Interessant an dieser Stelle, an welcher der Entwurf der US-Amerikaner so elegant und bodennah über eine zukünftig gedachte Metropolitanregion schwebt, die Bemerkung des Audi-Chefs zu diesem Entwurf; der nicht bloß als das schon angesprochene „visionäre Lastenheft für die Städte der Zukunft“ hinreichend ist, er ist, so Stadler, auch „eine konkrete Anleitung, wie man eine Metropol-Region planen oder umgestalten kann, um der Verdichtung zu begegnen.“ Der Verdichtung zu begegnen?? Ist es nicht gerade das Interesse von Groß- und Megastädten, Dichte zu erzeugen und zu leben? Allerdings: das Automobil der Vergangenheit und Gegenwart benötigt den Urban Sprawl wie der Fisch das Wasser. Horizontale Schichtung? Hochhäuser-Clusterbildung? NODE beispielsweise haben genau diese Verdichtung versucht, aber dem vertikal programmierten Verkehrsmittel Auto immerhin noch einen Raum gelassen: unten drunter allerdings, unter der Erde, unscheinbarer Teil einer größeren, alles umfassenden Infrastruktur.

Der Siegerentwurf soll jetzt weiterverfolgt werden, seinen Ansätzen und Hinweisen auf Zukunftsmöglichkeit nachgegangen werden. Was aber kann dabei heraus kommen, das mehr ist als ein Verkehrskonzept, das sich lediglich auf eine effizientere Abwicklung von Kommunikationswünschen und –pflichten erstreckt?

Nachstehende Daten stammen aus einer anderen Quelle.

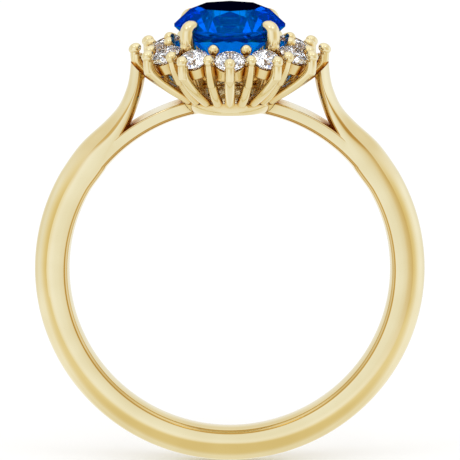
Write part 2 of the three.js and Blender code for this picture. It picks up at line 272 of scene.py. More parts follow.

Vor der Ausrichtung des Audi Urban Future Award 2014 in einem Stadtlabor wie vielleicht Pienza oder Wolfsburg oder Mannheim sollte die AG, aufbauend auf sämtlichen Award-Beiträgen und Symposien rund um das auch Spektakel Urban Future Award, ein Lastenheft für die automobile Verantwortung eines großen Konzern schreiben um dem schon vor 2014 entschiedenden dritten Award noch ein Pflichtenheft vorauszusetzen. Be. K.

Mit dem Siegerteam waren am in Deutschland mit 100000 Euro höchstdotierten Architekturpreis noch dabei:
- CRIT (Mumbai, Indien)
- NODE Architecture & Urbanism (Pearl River Delta, China)
- Superpool (Istanbul, Türkei) und der aktuell auf der Architekturbiennale erfolgreichen
- Urban-Think Tank (São Paulo, Brasilien).